Catalytic Activity of Transition Metals

Definition of a Catalyst: A catalyst is a substance that increases the rate of a chemical reaction by providing an alternative pathway with a lower activation energy. The catalyst remains chemically unchanged at the end of the reaction.
Industrial Applications: * Iron ( $Fe$ ): Used as a catalyst in the Haber Process for the production of Ammonia gas ( $NH_3$ ). * Nickel ( $Ni$ ): Used as a catalyst in the production of margarine. * Platinum ( $Pt$ ): Used in catalytic converters and in the production of Nitric acid. * Vanadium Oxide ( $V_2O_5$ ): Used as a catalyst in the Contact process for the production of Sulfuric acid ( $H_2SO_4$ ).

Noble Gases (Group 0 or Group VIII)

The Elements: Helium ( $He$ ), Neon ( $Ne$ ), Argon ( $Ar$ ), Krypton ( $Kr$ ), Xenon ( $Xe$ ), and Radon ( $Rn$ ).

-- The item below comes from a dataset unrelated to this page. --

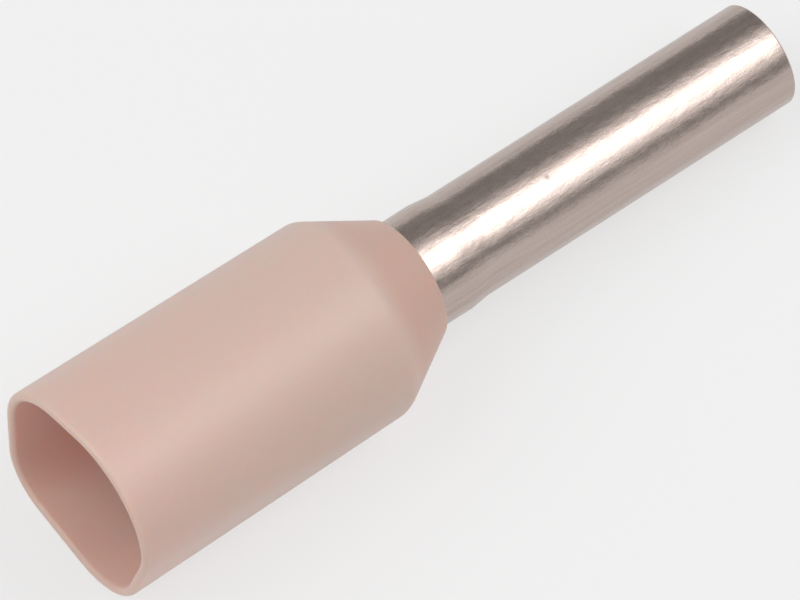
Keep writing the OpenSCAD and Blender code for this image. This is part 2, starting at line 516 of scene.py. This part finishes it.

General Characteristics: * They are known as Inert Gases or Rare Gases (making up only $1\%$ of the atmosphere). * Argon ( $Ar$ ) is the most abundant noble gas present in the air. * They are naturally unreactive due to their stable electronic configuration. With the exception of Helium ( $He$ ) which follows the duplet rule, all follow the octet rule.

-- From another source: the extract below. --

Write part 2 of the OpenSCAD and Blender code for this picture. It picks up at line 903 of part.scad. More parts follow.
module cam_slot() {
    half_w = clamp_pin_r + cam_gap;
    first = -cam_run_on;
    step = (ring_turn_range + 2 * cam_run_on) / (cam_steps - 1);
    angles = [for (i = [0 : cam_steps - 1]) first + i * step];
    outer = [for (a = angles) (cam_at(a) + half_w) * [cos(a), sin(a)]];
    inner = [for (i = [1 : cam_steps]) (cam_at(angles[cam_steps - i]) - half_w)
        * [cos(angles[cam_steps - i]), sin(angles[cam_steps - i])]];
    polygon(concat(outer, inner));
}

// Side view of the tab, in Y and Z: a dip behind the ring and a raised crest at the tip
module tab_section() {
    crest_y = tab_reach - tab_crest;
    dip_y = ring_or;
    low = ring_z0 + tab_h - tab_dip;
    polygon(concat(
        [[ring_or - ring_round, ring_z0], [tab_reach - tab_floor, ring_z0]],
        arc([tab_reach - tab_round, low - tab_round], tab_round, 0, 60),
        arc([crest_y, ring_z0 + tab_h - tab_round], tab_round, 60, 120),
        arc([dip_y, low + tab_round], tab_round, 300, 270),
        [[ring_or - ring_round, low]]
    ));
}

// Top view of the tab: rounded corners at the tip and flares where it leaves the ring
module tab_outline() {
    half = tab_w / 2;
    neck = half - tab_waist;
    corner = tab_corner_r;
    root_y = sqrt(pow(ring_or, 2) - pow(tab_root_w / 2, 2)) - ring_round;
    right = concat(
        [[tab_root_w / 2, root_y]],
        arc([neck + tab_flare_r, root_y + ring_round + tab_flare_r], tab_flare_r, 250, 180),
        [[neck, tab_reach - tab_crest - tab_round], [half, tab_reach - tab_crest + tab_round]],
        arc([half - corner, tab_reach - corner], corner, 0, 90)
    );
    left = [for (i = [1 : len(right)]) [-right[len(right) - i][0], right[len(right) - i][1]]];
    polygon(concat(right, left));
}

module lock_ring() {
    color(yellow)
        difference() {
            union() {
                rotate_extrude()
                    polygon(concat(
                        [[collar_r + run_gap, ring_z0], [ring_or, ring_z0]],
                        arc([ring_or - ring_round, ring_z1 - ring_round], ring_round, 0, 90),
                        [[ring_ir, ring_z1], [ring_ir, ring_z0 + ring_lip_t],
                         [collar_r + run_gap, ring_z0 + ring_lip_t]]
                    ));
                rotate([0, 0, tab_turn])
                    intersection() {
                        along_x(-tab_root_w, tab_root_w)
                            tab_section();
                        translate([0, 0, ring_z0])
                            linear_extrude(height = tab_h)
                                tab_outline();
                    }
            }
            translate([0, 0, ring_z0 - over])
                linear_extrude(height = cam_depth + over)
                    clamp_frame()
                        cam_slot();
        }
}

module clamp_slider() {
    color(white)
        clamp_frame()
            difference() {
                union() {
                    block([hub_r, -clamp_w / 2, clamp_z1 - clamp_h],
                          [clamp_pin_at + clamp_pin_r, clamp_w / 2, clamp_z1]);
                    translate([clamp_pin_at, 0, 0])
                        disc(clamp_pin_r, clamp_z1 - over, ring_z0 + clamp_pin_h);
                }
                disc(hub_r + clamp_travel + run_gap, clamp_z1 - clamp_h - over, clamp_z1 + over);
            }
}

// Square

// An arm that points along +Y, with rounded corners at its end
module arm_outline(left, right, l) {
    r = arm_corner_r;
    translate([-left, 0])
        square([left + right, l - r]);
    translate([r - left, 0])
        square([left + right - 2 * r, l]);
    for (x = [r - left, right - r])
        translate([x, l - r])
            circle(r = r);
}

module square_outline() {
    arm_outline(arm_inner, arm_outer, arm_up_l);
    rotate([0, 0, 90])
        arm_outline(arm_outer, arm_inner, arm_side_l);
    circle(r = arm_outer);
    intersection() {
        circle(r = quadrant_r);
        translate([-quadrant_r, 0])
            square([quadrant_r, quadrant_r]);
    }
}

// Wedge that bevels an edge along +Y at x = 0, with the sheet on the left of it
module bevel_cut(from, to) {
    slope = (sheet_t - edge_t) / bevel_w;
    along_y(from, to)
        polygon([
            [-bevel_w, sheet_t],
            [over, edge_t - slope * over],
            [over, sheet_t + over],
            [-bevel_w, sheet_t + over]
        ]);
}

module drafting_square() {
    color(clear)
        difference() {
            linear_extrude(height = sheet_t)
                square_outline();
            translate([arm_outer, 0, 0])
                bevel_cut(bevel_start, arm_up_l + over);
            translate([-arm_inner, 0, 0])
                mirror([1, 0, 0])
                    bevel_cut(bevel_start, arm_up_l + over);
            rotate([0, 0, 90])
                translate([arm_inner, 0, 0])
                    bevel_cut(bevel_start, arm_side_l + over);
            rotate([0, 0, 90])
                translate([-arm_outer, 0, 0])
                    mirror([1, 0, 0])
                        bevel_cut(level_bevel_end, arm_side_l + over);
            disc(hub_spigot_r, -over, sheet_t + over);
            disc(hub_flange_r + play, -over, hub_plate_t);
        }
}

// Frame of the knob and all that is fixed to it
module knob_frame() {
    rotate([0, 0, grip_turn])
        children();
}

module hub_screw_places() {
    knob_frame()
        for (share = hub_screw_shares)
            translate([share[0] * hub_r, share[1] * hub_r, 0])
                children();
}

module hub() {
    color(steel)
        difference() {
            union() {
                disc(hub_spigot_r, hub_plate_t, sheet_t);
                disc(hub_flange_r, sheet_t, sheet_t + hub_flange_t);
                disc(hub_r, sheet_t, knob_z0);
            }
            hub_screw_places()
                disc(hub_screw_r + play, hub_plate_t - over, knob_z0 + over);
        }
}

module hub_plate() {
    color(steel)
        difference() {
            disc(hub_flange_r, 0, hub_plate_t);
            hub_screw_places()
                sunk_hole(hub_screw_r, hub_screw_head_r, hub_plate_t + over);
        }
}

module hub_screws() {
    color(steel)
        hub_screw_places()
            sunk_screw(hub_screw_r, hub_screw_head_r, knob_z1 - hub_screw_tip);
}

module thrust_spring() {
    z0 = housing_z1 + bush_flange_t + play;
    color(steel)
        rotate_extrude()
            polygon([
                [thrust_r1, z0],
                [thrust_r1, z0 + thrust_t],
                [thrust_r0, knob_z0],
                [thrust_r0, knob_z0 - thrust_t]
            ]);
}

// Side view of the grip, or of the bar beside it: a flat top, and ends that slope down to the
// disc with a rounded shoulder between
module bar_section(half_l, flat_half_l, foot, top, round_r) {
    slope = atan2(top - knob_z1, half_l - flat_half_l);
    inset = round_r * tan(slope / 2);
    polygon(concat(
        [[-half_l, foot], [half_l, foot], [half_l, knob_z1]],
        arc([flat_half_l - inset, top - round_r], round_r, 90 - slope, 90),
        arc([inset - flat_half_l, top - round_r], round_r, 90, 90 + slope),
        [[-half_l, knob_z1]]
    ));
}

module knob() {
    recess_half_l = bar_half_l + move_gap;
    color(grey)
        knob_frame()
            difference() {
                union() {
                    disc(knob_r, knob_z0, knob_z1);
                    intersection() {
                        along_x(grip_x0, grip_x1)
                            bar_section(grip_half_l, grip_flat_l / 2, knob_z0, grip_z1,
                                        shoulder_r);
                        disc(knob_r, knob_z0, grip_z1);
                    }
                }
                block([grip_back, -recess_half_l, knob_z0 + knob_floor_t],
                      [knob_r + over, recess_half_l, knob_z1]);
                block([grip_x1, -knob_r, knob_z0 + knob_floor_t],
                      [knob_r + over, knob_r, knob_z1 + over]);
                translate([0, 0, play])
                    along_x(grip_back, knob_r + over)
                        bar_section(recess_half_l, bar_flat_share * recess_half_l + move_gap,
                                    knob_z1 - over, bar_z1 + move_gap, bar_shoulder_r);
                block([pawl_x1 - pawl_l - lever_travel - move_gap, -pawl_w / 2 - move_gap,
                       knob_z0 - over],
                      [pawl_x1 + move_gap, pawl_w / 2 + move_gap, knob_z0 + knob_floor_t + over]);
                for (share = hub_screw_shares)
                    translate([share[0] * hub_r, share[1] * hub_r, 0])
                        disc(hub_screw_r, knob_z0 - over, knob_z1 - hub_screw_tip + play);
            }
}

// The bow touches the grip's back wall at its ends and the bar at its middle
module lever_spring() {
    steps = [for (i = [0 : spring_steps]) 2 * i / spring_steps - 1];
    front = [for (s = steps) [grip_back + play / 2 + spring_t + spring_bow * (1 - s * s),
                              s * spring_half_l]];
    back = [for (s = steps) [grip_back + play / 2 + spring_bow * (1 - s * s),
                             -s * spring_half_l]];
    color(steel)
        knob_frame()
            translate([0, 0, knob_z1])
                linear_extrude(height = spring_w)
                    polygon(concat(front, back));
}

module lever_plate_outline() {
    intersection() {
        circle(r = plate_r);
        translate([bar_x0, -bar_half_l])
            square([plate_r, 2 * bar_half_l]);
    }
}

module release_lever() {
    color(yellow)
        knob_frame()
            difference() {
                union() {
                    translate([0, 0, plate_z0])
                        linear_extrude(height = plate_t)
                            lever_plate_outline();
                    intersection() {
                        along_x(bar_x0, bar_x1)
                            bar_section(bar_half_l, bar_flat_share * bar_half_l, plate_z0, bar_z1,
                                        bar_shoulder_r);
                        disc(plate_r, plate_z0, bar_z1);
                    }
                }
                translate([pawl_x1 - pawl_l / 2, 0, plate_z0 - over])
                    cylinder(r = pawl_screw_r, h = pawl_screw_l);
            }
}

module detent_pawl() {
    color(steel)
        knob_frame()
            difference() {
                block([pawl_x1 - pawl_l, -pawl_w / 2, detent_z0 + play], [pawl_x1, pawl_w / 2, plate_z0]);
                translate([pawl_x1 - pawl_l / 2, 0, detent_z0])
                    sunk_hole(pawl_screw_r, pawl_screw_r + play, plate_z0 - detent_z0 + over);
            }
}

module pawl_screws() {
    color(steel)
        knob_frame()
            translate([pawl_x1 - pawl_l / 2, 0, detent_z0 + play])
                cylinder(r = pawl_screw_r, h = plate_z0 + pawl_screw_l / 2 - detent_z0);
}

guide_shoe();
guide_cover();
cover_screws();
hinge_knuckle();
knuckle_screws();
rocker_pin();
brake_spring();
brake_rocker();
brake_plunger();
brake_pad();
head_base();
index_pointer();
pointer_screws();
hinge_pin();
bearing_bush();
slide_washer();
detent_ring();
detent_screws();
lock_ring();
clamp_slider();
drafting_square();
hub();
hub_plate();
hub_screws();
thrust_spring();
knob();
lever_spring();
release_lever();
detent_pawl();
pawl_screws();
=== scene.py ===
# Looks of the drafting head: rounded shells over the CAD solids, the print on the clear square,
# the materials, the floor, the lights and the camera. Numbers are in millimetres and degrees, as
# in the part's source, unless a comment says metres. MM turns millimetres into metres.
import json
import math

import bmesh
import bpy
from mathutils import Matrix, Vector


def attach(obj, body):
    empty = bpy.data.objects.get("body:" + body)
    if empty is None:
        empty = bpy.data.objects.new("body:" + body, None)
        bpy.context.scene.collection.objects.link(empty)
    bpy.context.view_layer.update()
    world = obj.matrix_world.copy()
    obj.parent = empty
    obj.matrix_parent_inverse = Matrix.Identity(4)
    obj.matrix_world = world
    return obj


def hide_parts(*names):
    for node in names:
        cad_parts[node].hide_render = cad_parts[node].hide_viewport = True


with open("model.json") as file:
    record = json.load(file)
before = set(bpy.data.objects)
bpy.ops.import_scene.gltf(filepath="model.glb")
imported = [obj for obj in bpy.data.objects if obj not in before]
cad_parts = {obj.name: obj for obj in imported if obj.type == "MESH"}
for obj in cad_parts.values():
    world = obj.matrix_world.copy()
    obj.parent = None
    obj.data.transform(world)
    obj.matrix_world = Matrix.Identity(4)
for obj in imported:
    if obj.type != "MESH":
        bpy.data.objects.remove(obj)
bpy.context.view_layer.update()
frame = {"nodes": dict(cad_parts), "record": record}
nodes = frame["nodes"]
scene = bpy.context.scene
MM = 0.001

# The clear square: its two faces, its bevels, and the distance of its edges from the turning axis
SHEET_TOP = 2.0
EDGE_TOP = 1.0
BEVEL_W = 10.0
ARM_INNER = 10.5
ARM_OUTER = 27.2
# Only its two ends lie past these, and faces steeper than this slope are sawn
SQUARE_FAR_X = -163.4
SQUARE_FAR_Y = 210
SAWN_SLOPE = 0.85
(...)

Physical Properties: * They are colorless gases. * They are monoatomic gases, meaning they exist as single atoms. * They have low melting and boiling points due to weak intermolecular forces (simple molecular structure with monoatomic molecules held together by weak Van der Waals forces of attraction), which require very little energy to overcome.

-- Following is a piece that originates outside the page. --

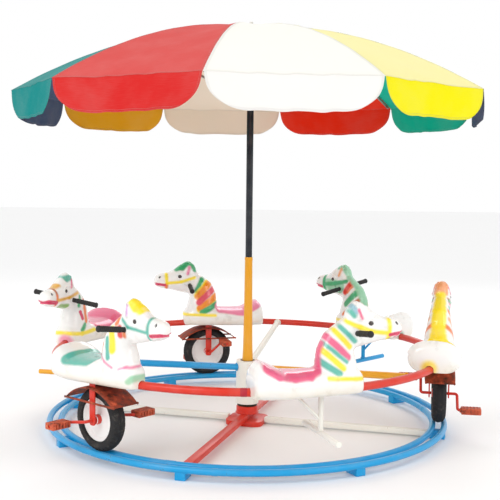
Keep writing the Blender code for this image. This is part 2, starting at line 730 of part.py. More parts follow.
def build_wheel(index, axle):
    section = []
    for step in range(10):
        angle = 2 * math.pi * step / 10
        section.append((TYRE_RADIUS - TYRE_SECTION + TYRE_SECTION * math.cos(angle),
                        -TYRE_SECTION * math.sin(angle)))
    bead = RIM_RADIUS + SEAT_GAP
    tyre_profile = [(max(radius, bead), height) for radius, height in section]
    tyre = turned("tyre_%d" % index, tyre_profile, TYRE_SEGMENTS, "rubber_black")
    bore = AXLE_RADIUS + SEAT_GAP
    flange = RIM_RADIUS - RIM_LIP
    disc_profile = (
        (RIM_RADIUS, RIM_HALF_WIDTH), (RIM_RADIUS, -RIM_HALF_WIDTH), (flange, -WEB_HALF_WIDTH),
        (HUB_RADIUS, -HUB_HALF_WIDTH), (bore, -HUB_HALF_WIDTH), (bore, HUB_HALF_WIDTH),
        (HUB_RADIUS, HUB_HALF_WIDTH), (flange, WEB_HALF_WIDTH),
    )
    disc = turned("wheel_disc_%d" % index, disc_profile, TYRE_SEGMENTS, "cream_white")
    for item in (tyre, disc):
        item.parent = axle
        item.rotation_euler = (0.0, math.radians(90), 0.0)


def crank_end(angle, side):
    direction = math.radians(angle if side > 0 else angle + 180)
    return Vector((0.0, CRANK_LENGTH * math.cos(direction), CRANK_LENGTH * math.sin(direction)))


def build_crank(index, angle, axle):
    """One bent rod: pedal pin, arm, axle, arm and pedal pin."""
    points = []
    for side in (-1, 1):
        end = crank_end(angle, side)
        pin = Vector((side * (PEDAL_START + PEDAL_LENGTH - 0.004), 0, 0)) + end
        knee = Vector((side * CRANK_OFFSET, 0, 0)) + end
        shoulder = Vector((side * CRANK_OFFSET, 0, 0))
        points.append([pin, knee, shoulder])
    path = points[0] + list(reversed(points[1]))
    rod = tube_object("crank_%d" % index, path, AXLE_RADIUS, "signal_red", 1)
    rod.parent = axle


def build_pedal(name, side, pin):
    low, high = side * PEDAL_START, side * (PEDAL_START + PEDAL_LENGTH)
    block = block_mesh(name, (min(low, high), -PEDAL_WIDTH / 2, -PEDAL_THICKNESS / 2),
                       (max(low, high), PEDAL_WIDTH / 2, PEDAL_THICKNESS / 2))
    pedal = add_mesh(name, block, "rust_brown")
    drill = add_drill(name + "_drill", (PEDAL_START + PEDAL_LENGTH) * 1.1)
    combine(pedal, drill, "DIFFERENCE")
    pedal.parent = pin
    drill.parent = pin


def build_wheels(carousel):
    for index, (horse, ahead, angle) in enumerate(zip(WHEEL_HORSES, WHEEL_AHEAD, CRANK_ANGLES), start=1):
        azimuth = HORSE_AZIMUTHS[horse] + ahead
        axle = add_empty("wheel_axle_%d" % index, polar(TRACK_RADIUS, azimuth, axle_height()), azimuth, carousel)
        build_fork(index, axle, carousel)
        build_guard(index, axle, carousel)
        build_wheel(index, axle)
        build_crank(index, angle, axle)
        for side, label in ((1, "outer"), (-1, "inner")):
            pin = add_empty("pedal_pin_%s_%d" % (label, index), crank_end(angle, side), 0.0, axle)
            build_pedal("pedal_%s_%d" % (label, index), side, pin)


def build_carousel():
    carousel = add_empty("carousel_axis")
    build_hub(carousel)
    build_horses(carousel)
    for horse, (paint, ahead) in FOOTREST_HORSES.items():
        build_footrest(horse + 1, HORSE_AZIMUTHS[horse] + ahead, paint, carousel)
    build_wheels(carousel)


clear_scene()
parts = make_collection("pedal_carousel")
cutters = make_collection("cutters")
paints = make_paints()
build_track()
build_cross()
build_post()
build_canopy()
build_ribs()
build_carousel()
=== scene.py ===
# %% [markdown]
# A pedal carousel: six fibreglass horses ride on a red ring, three small cycle wheels run on a round
# track, and an umbrella stands in the middle. The measured solids come in first as a fixed frame, so
# every piece made below has a place that is already right.

# %% Load the measured frame
import bpy
import bmesh
import json
import math
from mathutils import Matrix, Vector, noise


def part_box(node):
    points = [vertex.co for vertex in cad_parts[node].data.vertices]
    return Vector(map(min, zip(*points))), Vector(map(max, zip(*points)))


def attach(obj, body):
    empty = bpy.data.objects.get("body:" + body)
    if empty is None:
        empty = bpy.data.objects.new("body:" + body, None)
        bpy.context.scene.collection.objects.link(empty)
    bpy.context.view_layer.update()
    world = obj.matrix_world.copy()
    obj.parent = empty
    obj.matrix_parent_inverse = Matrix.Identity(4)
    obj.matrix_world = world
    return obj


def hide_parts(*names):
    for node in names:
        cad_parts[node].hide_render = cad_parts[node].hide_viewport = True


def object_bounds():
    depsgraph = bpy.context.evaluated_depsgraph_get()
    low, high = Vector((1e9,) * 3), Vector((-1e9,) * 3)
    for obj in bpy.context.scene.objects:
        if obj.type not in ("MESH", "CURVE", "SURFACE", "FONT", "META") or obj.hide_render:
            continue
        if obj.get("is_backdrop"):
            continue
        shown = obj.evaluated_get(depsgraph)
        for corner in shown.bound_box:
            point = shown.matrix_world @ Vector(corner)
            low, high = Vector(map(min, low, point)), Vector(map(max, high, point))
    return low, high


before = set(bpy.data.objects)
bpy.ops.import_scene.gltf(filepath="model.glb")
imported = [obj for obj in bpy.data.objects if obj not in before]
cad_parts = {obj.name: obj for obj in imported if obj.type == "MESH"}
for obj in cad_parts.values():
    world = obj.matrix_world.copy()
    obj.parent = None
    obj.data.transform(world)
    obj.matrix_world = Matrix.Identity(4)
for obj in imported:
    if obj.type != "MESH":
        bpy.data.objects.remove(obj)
CAD_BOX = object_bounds()

# %% [markdown]
# Blender's operators act on whatever is selected, so each piece starts with nothing else selected.
# A primitive is added at its size, then pulled, turned and scaled in edit mode. Faces are picked in
# code by where they are, which is what a modeller does with the mouse.

# %% Helpers for modelling
def close_edit():
    bpy.ops.object.mode_set(mode="OBJECT")


def deselect():
    active = bpy.context.view_layer.objects.active
    if active and active.mode != "OBJECT":
        close_edit()
    bpy.ops.object.select_all(action="DESELECT")


def hold(item):
    deselect()
    item.select_set(True)
    bpy.context.view_layer.objects.active = item
    return item


def settle(item):
    hold(item)
    bpy.ops.object.transform_apply(location=True, rotation=True, scale=True)
    return item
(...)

Uses of Noble Gases: * Helium ( $He$ ): Used to fill airships and weather balloons; also used in air tanks for divers. * Neon ( $Ne$ ): Used in lights for advertisement signs. * Argon ( $Ar$ ): Used to fill light bulbs. * Krypton ( $Kr$ ): Used in discharge tubes. * Xenon ( $Xe$ ): Used in electronic flash guns.